**STATED TASK**
In the records that follow, the lines from the one containing "Write the OpenSCAD" to the one containing "dual_gap = 325; // [310:5:335]", inclusive, are to be given again exactly.

**INFORMATION SUPPLIED**
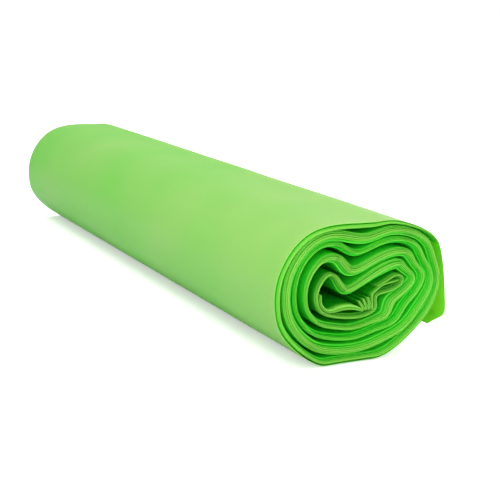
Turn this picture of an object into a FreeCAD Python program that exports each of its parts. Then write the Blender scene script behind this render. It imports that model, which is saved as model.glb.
* * *
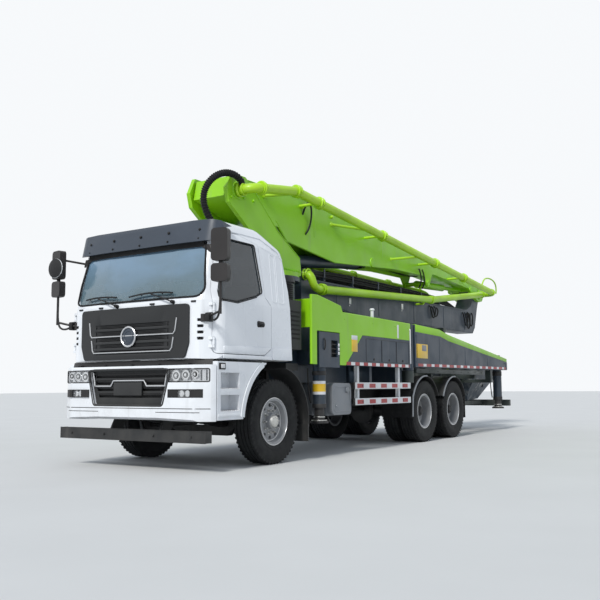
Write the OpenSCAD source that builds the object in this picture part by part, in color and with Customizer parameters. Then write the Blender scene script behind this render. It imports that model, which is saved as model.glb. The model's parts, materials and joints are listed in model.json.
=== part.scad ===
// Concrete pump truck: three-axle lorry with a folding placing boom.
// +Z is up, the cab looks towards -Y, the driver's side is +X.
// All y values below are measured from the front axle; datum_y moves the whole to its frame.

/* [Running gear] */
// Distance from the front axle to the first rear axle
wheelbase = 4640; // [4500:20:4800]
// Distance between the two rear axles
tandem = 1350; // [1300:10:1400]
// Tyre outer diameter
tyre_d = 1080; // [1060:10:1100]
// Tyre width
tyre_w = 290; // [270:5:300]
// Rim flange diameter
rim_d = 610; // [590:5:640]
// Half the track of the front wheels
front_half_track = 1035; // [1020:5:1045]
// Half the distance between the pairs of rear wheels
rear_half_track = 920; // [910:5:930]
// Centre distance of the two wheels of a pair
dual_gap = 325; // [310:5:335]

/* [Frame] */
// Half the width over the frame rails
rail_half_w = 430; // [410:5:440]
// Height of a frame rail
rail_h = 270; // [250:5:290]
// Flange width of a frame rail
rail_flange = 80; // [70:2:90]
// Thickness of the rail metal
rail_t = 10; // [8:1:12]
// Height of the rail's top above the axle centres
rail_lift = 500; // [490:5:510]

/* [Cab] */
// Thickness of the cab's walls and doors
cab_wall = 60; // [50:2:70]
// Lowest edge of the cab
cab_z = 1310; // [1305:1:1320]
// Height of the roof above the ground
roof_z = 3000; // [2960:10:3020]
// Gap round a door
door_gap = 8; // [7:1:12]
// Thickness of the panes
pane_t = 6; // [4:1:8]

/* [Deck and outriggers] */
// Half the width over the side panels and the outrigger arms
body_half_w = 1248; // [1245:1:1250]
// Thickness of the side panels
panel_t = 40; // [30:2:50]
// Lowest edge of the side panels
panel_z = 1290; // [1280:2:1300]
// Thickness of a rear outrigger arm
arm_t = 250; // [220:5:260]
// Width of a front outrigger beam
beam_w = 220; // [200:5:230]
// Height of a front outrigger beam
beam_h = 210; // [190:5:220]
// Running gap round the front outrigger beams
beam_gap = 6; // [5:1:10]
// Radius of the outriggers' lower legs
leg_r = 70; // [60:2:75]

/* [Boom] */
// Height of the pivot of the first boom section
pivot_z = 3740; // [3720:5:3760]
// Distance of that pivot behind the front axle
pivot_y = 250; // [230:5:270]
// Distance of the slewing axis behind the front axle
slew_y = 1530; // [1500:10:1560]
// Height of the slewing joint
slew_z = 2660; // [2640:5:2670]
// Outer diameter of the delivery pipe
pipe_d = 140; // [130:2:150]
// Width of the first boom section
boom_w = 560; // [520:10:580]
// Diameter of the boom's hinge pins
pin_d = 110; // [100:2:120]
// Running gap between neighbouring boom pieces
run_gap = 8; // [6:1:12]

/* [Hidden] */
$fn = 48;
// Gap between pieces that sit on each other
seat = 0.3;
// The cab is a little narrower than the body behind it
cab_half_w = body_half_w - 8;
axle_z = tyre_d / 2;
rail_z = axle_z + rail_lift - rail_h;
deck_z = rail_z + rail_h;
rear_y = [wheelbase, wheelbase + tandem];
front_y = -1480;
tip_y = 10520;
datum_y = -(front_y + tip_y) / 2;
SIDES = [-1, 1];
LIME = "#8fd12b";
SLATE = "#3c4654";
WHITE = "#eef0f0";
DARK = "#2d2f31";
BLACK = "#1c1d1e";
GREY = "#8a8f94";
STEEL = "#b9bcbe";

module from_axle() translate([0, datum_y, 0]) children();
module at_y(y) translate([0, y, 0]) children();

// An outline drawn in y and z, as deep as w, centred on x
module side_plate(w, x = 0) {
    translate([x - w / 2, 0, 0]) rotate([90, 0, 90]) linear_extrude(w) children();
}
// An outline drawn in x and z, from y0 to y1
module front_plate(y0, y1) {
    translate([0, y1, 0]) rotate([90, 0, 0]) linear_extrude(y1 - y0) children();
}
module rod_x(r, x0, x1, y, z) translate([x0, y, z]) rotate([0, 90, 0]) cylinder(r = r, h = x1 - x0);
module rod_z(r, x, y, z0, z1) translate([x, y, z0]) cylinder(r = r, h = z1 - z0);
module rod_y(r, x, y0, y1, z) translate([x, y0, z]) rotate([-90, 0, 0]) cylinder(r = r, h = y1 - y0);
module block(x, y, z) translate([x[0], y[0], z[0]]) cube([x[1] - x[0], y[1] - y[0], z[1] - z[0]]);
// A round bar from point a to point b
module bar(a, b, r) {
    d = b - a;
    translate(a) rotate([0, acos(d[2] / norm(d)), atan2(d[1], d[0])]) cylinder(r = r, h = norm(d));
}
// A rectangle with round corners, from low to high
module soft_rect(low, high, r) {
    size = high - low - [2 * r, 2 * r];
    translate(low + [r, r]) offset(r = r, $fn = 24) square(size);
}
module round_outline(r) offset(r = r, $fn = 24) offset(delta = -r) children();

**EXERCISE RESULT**
Write the OpenSCAD source that builds the object in this picture part by part, in color and with Customizer parameters. Then write the Blender scene script behind this render. It imports that model, which is saved as model.glb. The model's parts, materials and joints are listed in model.json.
=== part.scad ===
// Concrete pump truck: three-axle lorry with a folding placing boom.
// +Z is up, the cab looks towards -Y, the driver's side is +X.
// All y values below are measured from the front axle; datum_y moves the whole to its frame.

/* [Running gear] */
// Distance from the front axle to the first rear axle
wheelbase = 4640; // [4500:20:4800]
// Distance between the two rear axles
tandem = 1350; // [1300:10:1400]
// Tyre outer diameter
tyre_d = 1080; // [1060:10:1100]
// Tyre width
tyre_w = 290; // [270:5:300]
// Rim flange diameter
rim_d = 610; // [590:5:640]
// Half the track of the front wheels
front_half_track = 1035; // [1020:5:1045]
// Half the distance between the pairs of rear wheels
rear_half_track = 920; // [910:5:930]
// Centre distance of the two wheels of a pair
dual_gap = 325; // [310:5:335]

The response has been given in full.